=== Exercise goal ===
Print the records below from the first line through the line containing "# x = 0 in the", both included, word for word.

(Records with modeling code)
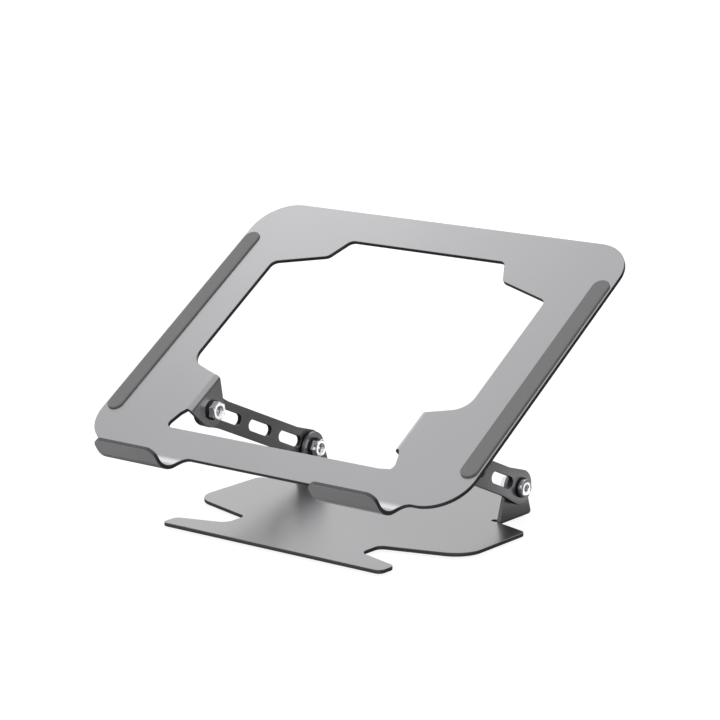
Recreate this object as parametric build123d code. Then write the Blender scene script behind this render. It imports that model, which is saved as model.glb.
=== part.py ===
from build123d import *
from math import cos, radians, sin, tan
import os

# Folding laptop stand: a base plate and a tray plate, both cut and folded from
# sheet, joined by two slotted arms on four friction pivots.
# Millimetres, +X right, +Y to the rear, +Z up, z = 0 on the desk,
# x = 0 in the plane of symmetry, y = 0 half-way along the open stand.

# Pose in which the stand is modelled
TRAY_TILT = 32.6            # tray above the horizontal, degrees
ARM_RISE = 23.7             # arm above the horizontal, degrees

# Pivots
ARM_LENGTH = 104.0          # between the two pivot axes of an arm
EAR_OUTER_X = 76.3          # outer face of every ear, from the middle
BASE_PIVOT_Y = 134.8        # lower axis, behind the base's front edge
BASE_PIVOT_HEIGHT = 18.2    # lower axis, above the base plate's top face
TRAY_PIVOT_V = 50.2         # upper axis, up the tray from its front edge
TRAY_PIVOT_DEPTH = 13.9     # upper axis, below the tray's top face

# Base plate, y measured from its front edge
BASE_SHEET = 2.3
BAR_HALF_WIDTH = 79.8
BAR_REAR_Y = 12.9           # rear edge of the bar at its tips
BAR_FRONT_ROUND = 4.0
BAR_REAR_ROUND = 4.5
EDGE_SLANT = 16.5           # slant of the notch sides and rear corners, degrees
NOTCH_ROOT_X = 49.3
NOTCH_ROOT_Y = 39.0         # rear corner of the notch root
NOTCH_FRONT_ROUND = 7.0
NOTCH_REAR_ROUND = 5.0
LOBE_HALF_WIDTH = 99.4
LOBE_FRONT_ROUND = 18.0
LOBE_REAR_ROUND = 5.0
BASE_RELIEF_WIDTH = 4.4     # slot that frees the ear for folding
BASE_RELIEF_REACH = 6.6     # how far the slot runs in from the ear's face
BASE_RELIEF_ROUND = 1.9
BASE_EAR_GAP = 0.6          # between the lobe and the ear's front edge
BASE_EAR_HALF_FOOT = 15.8
BASE_EAR_RADIUS = 9.5
TONGUE_HALF_WIDTH = 62.0    # rear of the plate, behind the ears
TONGUE_LENGTH = 26.4
TONGUE_ROOT_ROUND = 3.0
TONGUE_CORNER_ROUND = 22.0

# Tray plate, u across and v up the tray from its front edge
TRAY_SHEET = 2.5
TRAY_HALF_WIDTH = 135.0
TRAY_LENGTH = 214.5
TRAY_CORNER_ROUND = 25.2
WINDOW_FRONT_V = 20.2
WINDOW_REAR_V = 189.5
WINDOW_REAR_HALF = 56.3
WINDOW_STEP_U = 64.1
WINDOW_STEP_V = 173.9
WINDOW_HALF_WIDTH = 100.0
WINDOW_FRONT_HALF = 83.0
WINDOW_SHOULDER_V = 73.5
WINDOW_SMALL_ROUND = 5.0
WINDOW_SHOULDER_ROUND = 12.5
WINDOW_FRONT_ROUND = 4.0
TRAY_EAR_FRONT = 14.2       # front end of the ear's fold, ahead of the axis
TRAY_EAR_REAR = 15.8        # rear end of it, behind the axis
TRAY_EAR_RADIUS = 10.5
TRAY_RELIEF_U = 79.2        # outer end of the notch that frees the ear
TRAY_RELIEF_DROP = 3.6      # how far the notch starts ahead of the ear
TRAY_RELIEF_ROUND = 1.0
FOLD_INNER_RADIUS = 0.5

# Front hooks
HOOK_MIDDLE_U = 78.2
HOOK_HALF_WIDTH = 23.0
HOOK_INNER_RADIUS = 12.3
HOOK_START = 1.4            # flat sheet ahead of the tray's front edge
HOOK_HEIGHT = 20.5          # lip above the tray's top face
HOOK_ROOT_ROUND = 7.0
HOOK_CORNER_ROUND = 6.0

# Arms
ARM_SHEET = 3.0
ARM_HALF_WIDTH = 8.5
ARM_END_RADIUS = 10.3
ARM_FLARE = 16.5            # from the pivot to where the flare starts
SLOT_COUNT = 3
SLOT_PITCH = 30.7
SLOT_LENGTH = 22.5
SLOT_WIDTH = 7.0

# Fasteners of each pivot
BOLT_DIAMETER = 6.0
BORE_CLEARANCE = 0.08       # radial, in every hole that the bolt passes
WASHER_DIAMETER = 12.0
WASHER_THICKNESS = 1.0
HEAD_DIAMETER = 10.8
HEAD_HEIGHT = 2.6
SOCKET_FLATS = 4.0
SOCKET_DEPTH = 1.8
NUT_FLATS = 10.0
NUT_HEIGHT = 4.6
BOLT_RECESS = 2.0           # bolt end below the nut's outer face
HEX_SIDES = 6

# Silicone pads on the tray and feet under the base
PAD_WIDTH = 10.7
PAD_LENGTH = 159.6
PAD_THICKNESS = 1.2
PAD_EDGE_BREAK = 0.4
PAD_INSET = 6.95            # pad's middle line, from the tray's side edge
PAD_FRONT_V = 25.3
FOOT_LENGTH = 26.0
FOOT_WIDTH = 9.0
FOOT_THICKNESS = 1.2
FRONT_FOOT_X = 58.0
FRONT_FOOT_INSET = 10.7     # middle of a foot, from the plate's front or rear edge
REAR_FOOT_X = 45.0
REAR_FOOT_INSET = 17.0

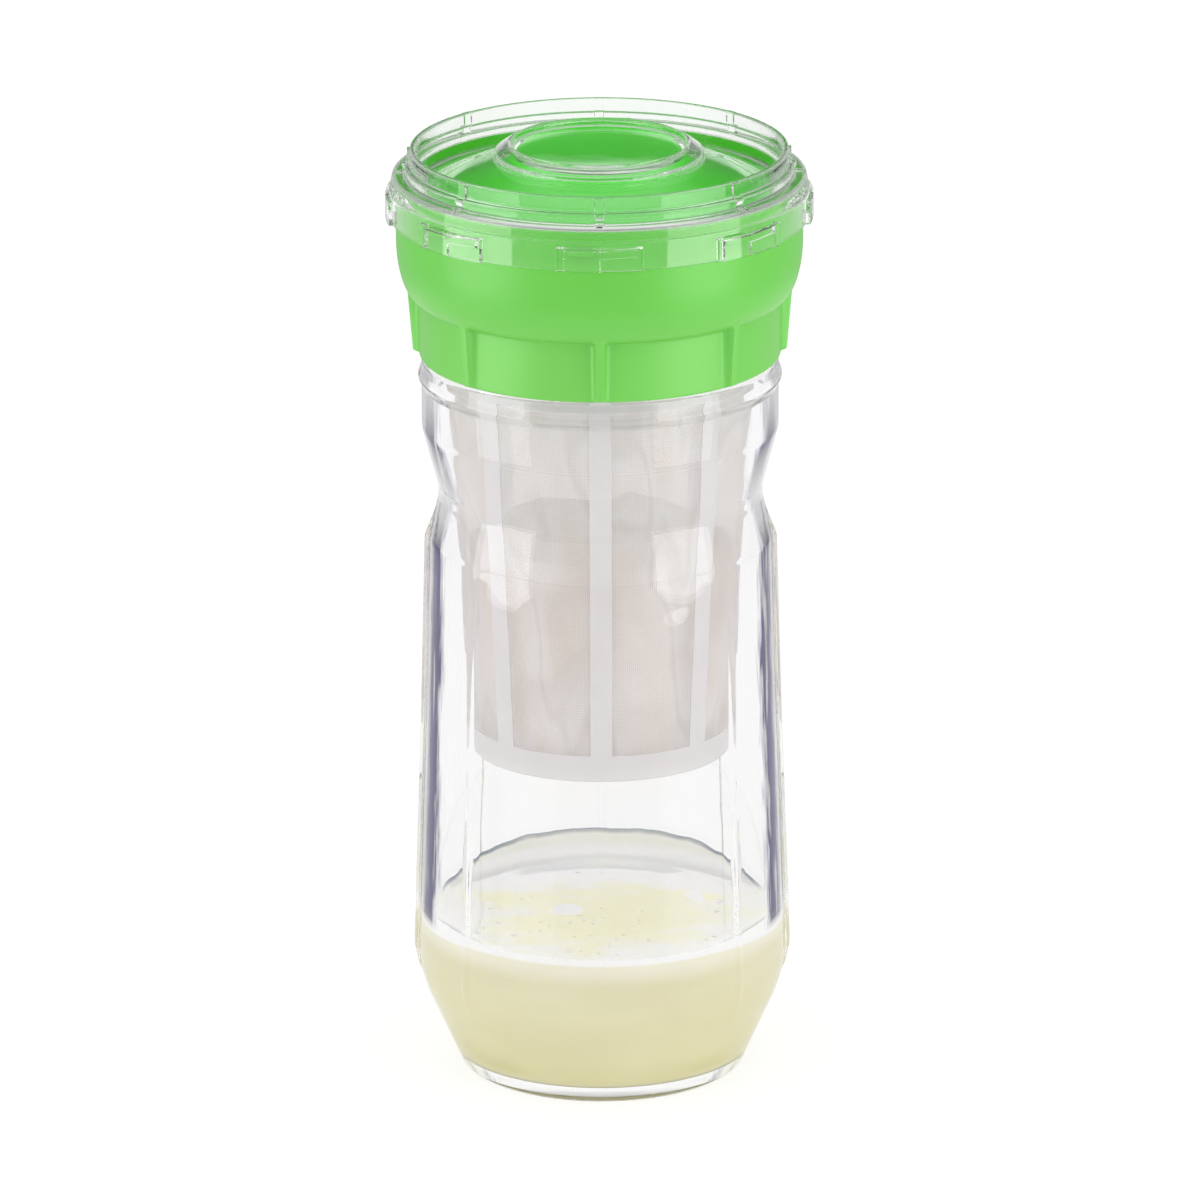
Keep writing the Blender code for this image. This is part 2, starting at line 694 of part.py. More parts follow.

=== Result of this exercise ===
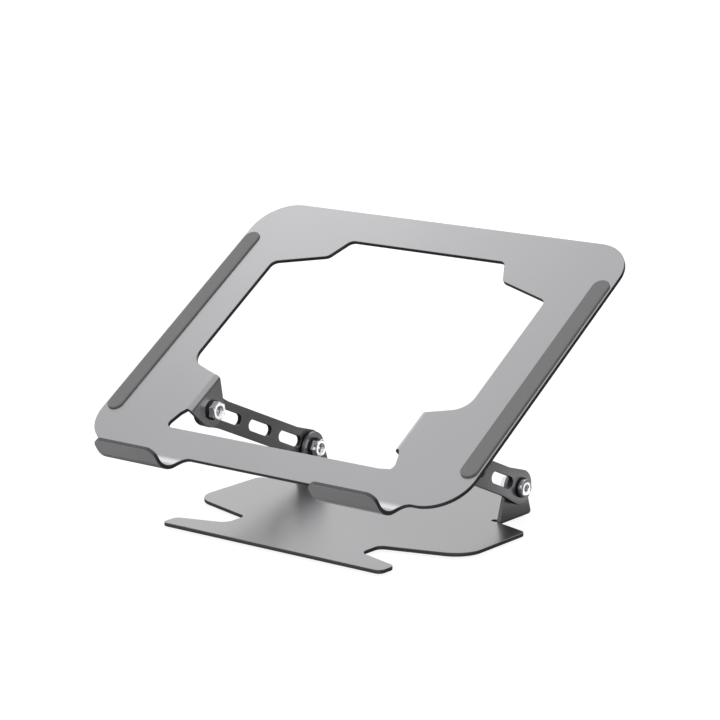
Recreate this object as parametric build123d code. Then write the Blender scene script behind this render. It imports that model, which is saved as model.glb.
=== part.py ===
from build123d import *
from math import cos, radians, sin, tan
import os

# Folding laptop stand: a base plate and a tray plate, both cut and folded from
# sheet, joined by two slotted arms on four friction pivots.
# Millimetres, +X right, +Y to the rear, +Z up, z = 0 on the desk,
# x = 0 in the plane of symmetry, y = 0 half-way along the open stand.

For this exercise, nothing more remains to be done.